2. Sprinkle the beef pieces with half of the garlic powder, cumin, salt, and pepper.
3. Cook for 2-3 minutes rotating each piece until browned on each side. It’s easiest to use tongs to rotate.
4. Remove the beef pieces with a slotted spoon and set aside. Drain the grease from the pot.
5. Add remaining olive oil and warm over medium-high heat.
6. Add the onions and roasted chiles. Sauté for 4-6 minutes until soft.
7. Add garlic to the pot and sauté about a minute until fragrant.
8. Add remaining garlic powder, cumin, salt, and pepper. Stir together.
9. Add the beef, potatoes, corn, carrots, and beef broth to the pot. Stir together.
10. Stir in the cilantro.
11. Bring to a boil over medium high heat.
12. Reduce heat to low. Cover and simmer for 1 1/2- 2 hours stirring occasionally.

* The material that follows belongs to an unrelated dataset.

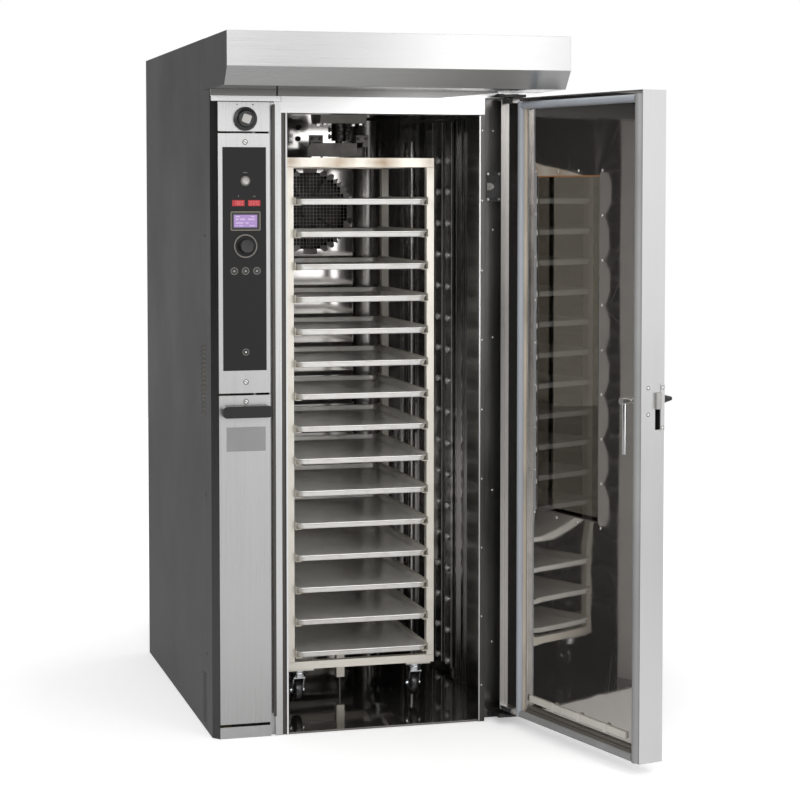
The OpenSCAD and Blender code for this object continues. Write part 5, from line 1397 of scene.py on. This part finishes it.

13. Remove from heat. Top with extra cilantro and serve with tortillas if desired.
*Roasting Hatch Chiles*
1. Rinse off chiles and pat dry.
With a sharp knife, slit lengthwise and remove seeds.
2. Grill over high heat or broil on a baking sheet until the skin of the chiles blisters and becomes slightly charred.
3. Place hot chiles immediately in a plastic sealable bag and allow to steam for 20 minutes.
4. Carefully remove the outer skin.
Chop the chiles into small pieces and set aside.